Second, California will still see some economic benefit from a Tesla factory located in Nevada. In our open letter to policymakers, signed with stakeholders from other western states, we emphasized that states have an interest in cooperating given that the automotive industry spans across states and cities. As the Sacramento Business Journal reports, a Tesla factory in Reno could help the Sacramento region because warehousing and supplier companies could locate along the Interstate 80 corridor. This speaks to the need for states to be more transparent and cooperative in their approaches to economic development, since Nevada taxpayers may end up paying for a decision that could benefit California anyway.

Finally, it’s worth pointing out that California’s job growth is outpacing the national average, and this includes jobs from companies expanding in or relocating to California. While we have written extensively about how California’s economy remains difficult for many of California’s workers, the state’s high unemployment rate is more about the historic losses incurred during the recession rather than California’s economic growth being comparatively weak. Companies like Mercedes have expanded operations in California, and the state is adding an average number of new jobs each month that is four times what the Tesla plant would have directly provided in total, if the new factory met expectations.
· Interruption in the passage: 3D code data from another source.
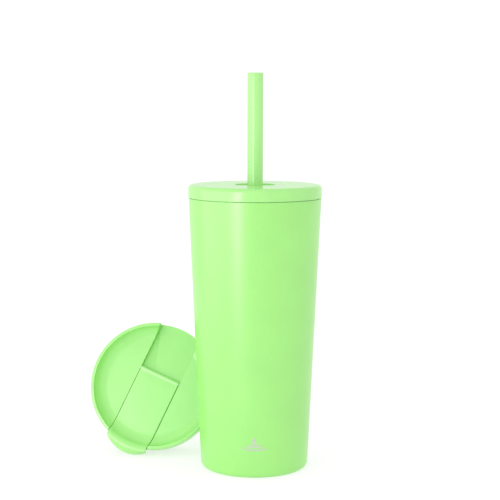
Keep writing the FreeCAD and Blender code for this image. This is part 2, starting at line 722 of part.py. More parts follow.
def make_flip_lid_top():
    """Dished top with its rim, the trough of the channel and the holes through it."""
    body = new_body("flip_lid_top")
    across = DISH_RADIUS - SWEEP_START
    rise = S["sweep_radius"] - root(S["sweep_radius"] * S["sweep_radius"] - across * across)
    turn_profile(body, "dish", [
        (0, S["dish_floor"] - S["dish_thick"]),
        (PLUG_INSIDE, S["dish_floor"] - S["dish_thick"]),
        (PLUG_INSIDE, 0),
        (LID_RADIUS, 0),
        (LID_RADIUS, S["flip_tall"]),
        (DISH_RADIUS, S["flip_tall"]),
        (DISH_RADIUS, S["dish_floor"] + rise),
        (SWEEP_START, S["dish_floor"], S["sweep_radius"], -1),
        (0, S["dish_floor"])])
    round_edges(body, "rim_outside", S["rim_round"], [(LID_RADIUS, S["flip_tall"])])
    round_edges(body, "rim_inside", S["rim_round_in"], [(DISH_RADIUS, S["flip_tall"])])

    half = CHANNEL_HALF + S["channel_wall"]
    end = root(PLUG_INSIDE * PLUG_INSIDE - half * half)
    trough = draw(body, "trough_sketch", "XY_Plane", [
        (end, -half), (end, half, PLUG_INSIDE, 1), (-end, half),
        (-end, -half, PLUG_INSIDE, 1)], TROUGH_UNDER)
    pad(body, "trough", trough, S["dish_floor"] - S["dish_thick"] - TROUGH_UNDER)

    outside = 2 * LID_RADIUS
    clear = S["tab_gap"]
    swept = S["tab_thick"] + clear
    sweep_end, sweep_top = under_sweep(swept)
    sweep_floor = TAB_TOP - swept
    notch = LIP_LEVEL + LIP_RADIUS - swept
    channel = draw(body, "channel_sketch", "XZ_Plane", [
        (-outside, CHANNEL_FLOOR),
        (SWEEP_START, CHANNEL_FLOOR),
        (SWEEP_START, sweep_floor),
        (sweep_end, sweep_top, S["sweep_radius"] + swept, 1),
        (LIP_CENTRE, notch, LIP_RADIUS - swept, -1),
        (outside, notch),
        (outside, outside),
        (-outside, outside)])
    cut_through(body, "channel", channel, S["channel_wide"])

    reach = S["channel_wide"] + 2 * S["pin_reach"]
    pin = draw_circle(body, "pin_hole_sketch", "XZ_Plane", -S["hinge_place"],
                      HINGE_HEIGHT, S["pin_radius"])
    cut_through(body, "pin_hole", pin, reach)
    for name in ("drink", "vent"):
        hole = draw_circle(body, name + "_hole_sketch", "XY_Plane", HOLE_PLACE[name], 0,
                           S[name + "_radius"])
        cut_through(body, name + "_hole", hole, 2 * S["plug_deep"])


def make_flip_lid_plug():
    """Threaded plug closed underneath, with a tube for the drink and one for the air."""
    body = new_body("flip_lid_plug")
    low = -S["plug_deep"]
    floor = low + S["plug_wall"]
    outline = [(0, low)] + plug_side(size(0)) + [
        (PLUG_INSIDE, 0), (PLUG_INSIDE, floor), (0, floor)]
    turn_profile(body, "flip_plug_wall", outline)
    for name in ("drink", "vent"):
        place, radius = HOLE_PLACE[name], S[name + "_radius"]
        tube = draw_circle(body, name + "_tube_sketch", "XY_Plane", place, 0,
                           radius + S["tube_wall"], low)
        pad(body, name + "_tube", tube, TROUGH_UNDER - low)
        hole = draw_circle(body, name + "_bore_sketch", "XY_Plane", place, 0, radius)
        cut_through(body, name + "_bore", hole, 4 * S["plug_deep"])
    plug_thread(body, size(0))


def mirrored(outline):
    """The outline on the other side of the axis, where the seam of the turned solid then is."""
    return [(-size(step[0]),) + step[1:3] + tuple(-turn for turn in step[3:])
            for step in outline]


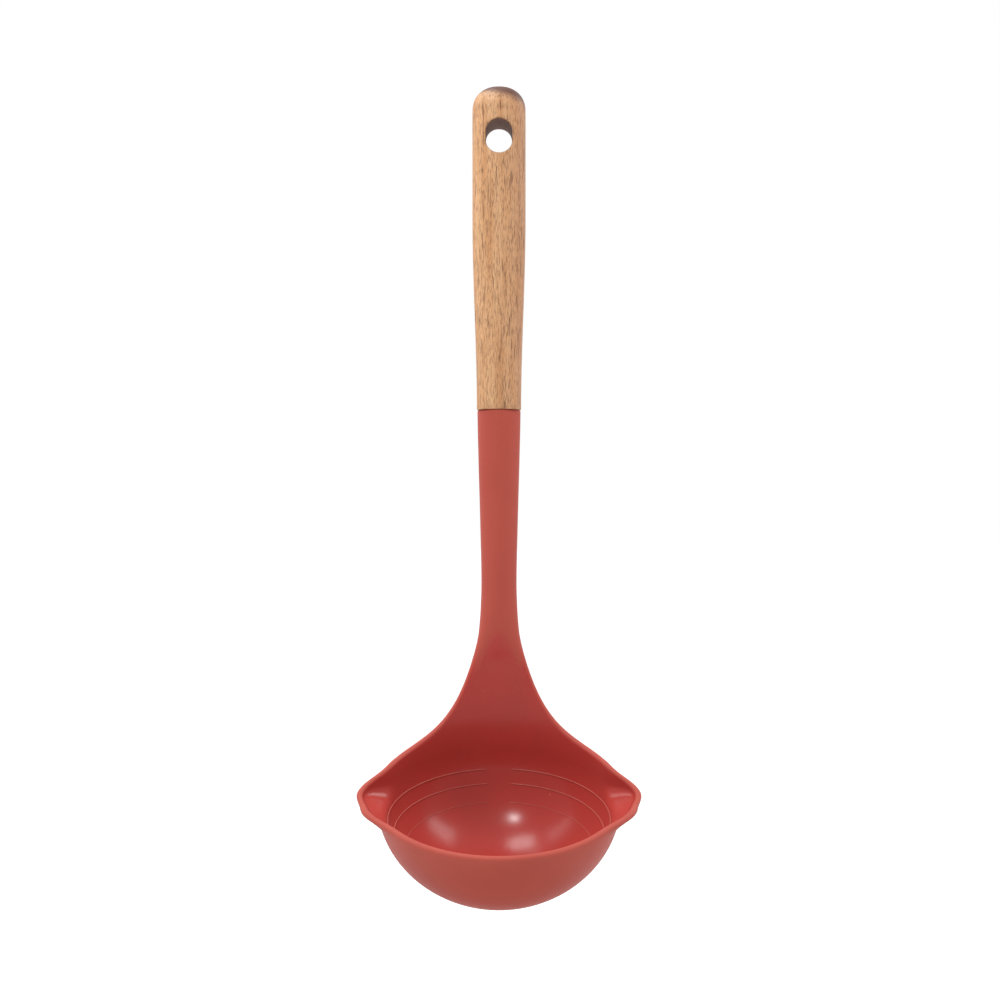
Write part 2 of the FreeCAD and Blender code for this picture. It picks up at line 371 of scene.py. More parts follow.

With these things in mind, what should policymakers do? It’s understandably frustrating to engage in a public fight over securing jobs that would benefit a community, only to “lose” that fight. However, policymakers should not learn the wrong lessons from this experience: that California needs lower taxes or needs to offer even costlier deals to individual companies. Research consistently shows that tax cuts at the expense of public investment are not the best means by which to spur job growth. Enhancing public services and investing in a skilled and educated workforce remain the preferred long-term strategies. For instance, with the amount of public subsidies California was considering for Tesla — estimated to be around $500 million – the state could have tripled this year’s increase in General Fund support for the California State University system. It’s this type of investment — and similar ones that create the foundation for future growth — that will promote broad-based economic prosperity in the future.

— Luke Reidenbach

 

 


How Should California Spend Nearly $2 Billion?

August 25, 2014

The state of California is poised to direct an estimated $1.8 billion over the next four years to new and expanded tax breaks for specific industries and businesses based on actions recently taken by state lawmakers, or actions pending and likely to be approved by state lawmakers in the coming days. These include:

  • Nearly $420 million in tax breaks for aerospace companies — specifically targeted to Lockheed Martin and Northrop Grumman — that are competing to build the next generation of stealth bombers, an incentive package approved by the state Legislature and signed into law by Governor Brown earlier this month;
  • Expansion of a state tax credit for film and TV production — from $100 million to $400 million annually — that is currently working its way through the Legislature; and
  • Efforts to lure Tesla Motors to build a new “gigafactory” in California, which are likely to include tax credits to help meet Tesla’s demands that state and local governments help pay for 10 percent (estimated at $500 million) of the cost of construction. The legislation, expected to emerge in the coming days, is also likely to exempt Tesla from some environmental (CEQA) requirements.

All told, these actions stand to commit the state to nearly $2 billion over the next four years in targeted tax breaks for business and industry.

We think that California would benefit more from investing this money in vital public systems and services. While we don’t question that state leaders should place a high priority on boosting employment and expanding opportunity, we do question whether these new and expanded credits and incentives are the best strategy for meeting those objectives. Consider just a few alternatives for the state’s $2 billion:

  • Phasing in a refundable state Earned Income Tax Credit (EITC) to further leverage the federal EITC, which would boost the incomes of working families most in need of assistance, raising thousands Californians out of poverty each year;
  • Continuing to restore the 110,000 subsidized child care and preschool slots (nearly one-quarter of the total) cut since 2007-08 that help working parents find and keep jobs and build a foundation for children’s success; and
  • Making a down payment on reinvesting in the economic engines that are the state’s higher education systems, for which state General Fund spending per student has declined significantly over the last three decades.

All of these alternatives, among others, are proven winners at helping working families to prosper, while the evidence on targeted tax breaks for businesses is mixed at best.

As state leaders clamor to give away tax credits to high-profile businesses and projects, we should all be asking the question “How should California spend nearly $2 billion?”